Most of these U.S. strikes have been centered in the rebel-controlled northern Syrian province of Idlib. Here, an armed group called Horas al-Din, which means “Guardians of Religion” in Arabic, has taken over. Horas al-Din is reported to be an extremist offshoot of al Qaeda that formed in 2018.

Two men were killed by a U.S. drone strike in February, reportedly one identified as a Horas al-Din member and the other as a senior member of ISIS by the Syrian Observatory for Human Rights, per Associate Press News.

The Syrian Observatory for Human Rights (SOHR), based in the United Kingdom, reported further on the latest strike.

The SOHR and its chief, Rami Abdurrahman, said that the man identified by the U.S. as Khalid ‘Aydd Ahmad al-Jabouri had moved to the province 10 days earlier.
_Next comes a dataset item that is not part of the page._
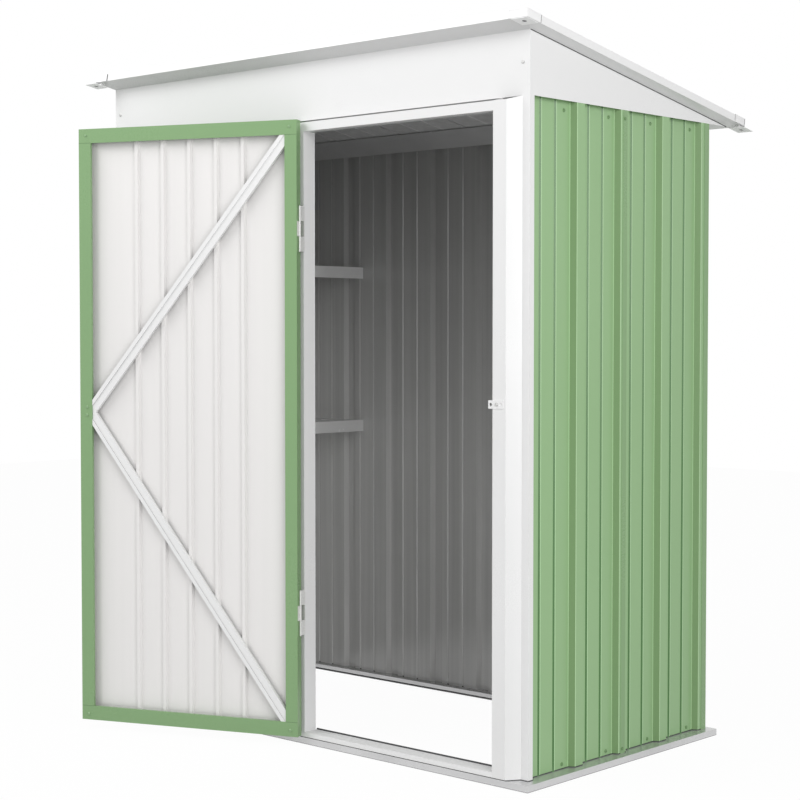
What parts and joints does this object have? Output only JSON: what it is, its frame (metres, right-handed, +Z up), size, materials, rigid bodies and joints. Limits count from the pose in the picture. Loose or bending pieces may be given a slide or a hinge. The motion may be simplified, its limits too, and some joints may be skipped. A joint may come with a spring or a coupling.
{
  "type": "metal storage shed",
  "caption": "Lean-to metal storage shed with ribbed green walls, white trims, a sloping roof, a hinged door with diagonal braces standing open, and shelves inside.",
  "frame": {"origin": "on the ground under the front base rail, in the plane of the corner posts' front face, at the middle of the width", "axes": "+X to the right along the front, +Y from the front to the back, +Z up"},
  "size_m": [1.621, 1.2131, 1.8204],
  "materials": {
    "green_paint": "satin green coating",
    "white_paint": "gloss white coating",
    "galvanised": "bright galvanised",
    "hinge_steel": "plated",
    "handle_black": "black coating"
  },
  "bodies": {
    "shed": {"base_rail_front": "galvanised", "base_rail_back": "galvanised", "base_rail_left": "galvanised", "base_rail_right": "galvanised", "corner_post_left": "white_paint", "corner_post_right": "white_paint", "back_corner_angles": "green_paint", "door_jamb": "white_paint", "door_sill": "white_paint", "door_lintel": "white_paint", "front_panel_outer": "green_paint", "front_panel_inner": "green_paint", "left_panel_front": "green_paint", "left_panel_back": "green_paint", "right_panel_front": "green_paint", "right_panel_back": "green_paint", "back_panel_left": "green_paint", "back_panel_middle": "green_paint", "back_panel_right": "green_paint", "top_rails_across": "galvanised", "top_rails_side": "galvanised", "fascia_front": "white_paint", "fascia_left": "white_paint", "fascia_right": "white_paint", "roof_trim_front": "white_paint", "roof_trim_back": "white_paint", "roof_trims_side": "white_paint", "roof_panel_left": "white_paint", "roof_panel_middle": "white_paint", "roof_panel_right": "white_paint", "roof_corner_plates": "white_paint", "shelf_upper": "galvanised", "shelf_lower": "galvanised", "shelf_brackets": "galvanised", "hinge_frame_leaves": "hinge_steel", "latch_catch": "galvanised"},
    "door": {"door_stile_hinge": "green_paint", "door_stile_lock": "green_paint", "door_rail_top": "green_paint", "door_rail_bottom": "green_paint", "door_panel": "white_paint", "door_brace_upper": "white_paint", "door_brace_lower": "white_paint", "door_handle": "handle_black", "hinge_door_leaves": "hinge_steel"}
  },
  "joints": [
    {"name": "door_hinge", "type": "hinge", "parent": "shed", "child": "door", "pos_m": [0.051, -0.0515, 0.8], "axis": [0, 0, 1], "range_deg": [-15, 158]}
  ]
}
He was reportedly struck while speaking on a phone outside a house he was renting on the road of “Kaftin-Kelli.”

He had claimed to be a refugee named “Khaled” from the eastern Syrian city of Deir el-Zour. This claim could have been made to explain his Iraqi dialect of Arabic, which is also spoken in this city, per AP News.

In February, ISIS reportedly kidnapped roughly 75 truffle hunters outside the town of Palmyra. While 25 were eventually released, 16 others were killed, and the rest are still missing.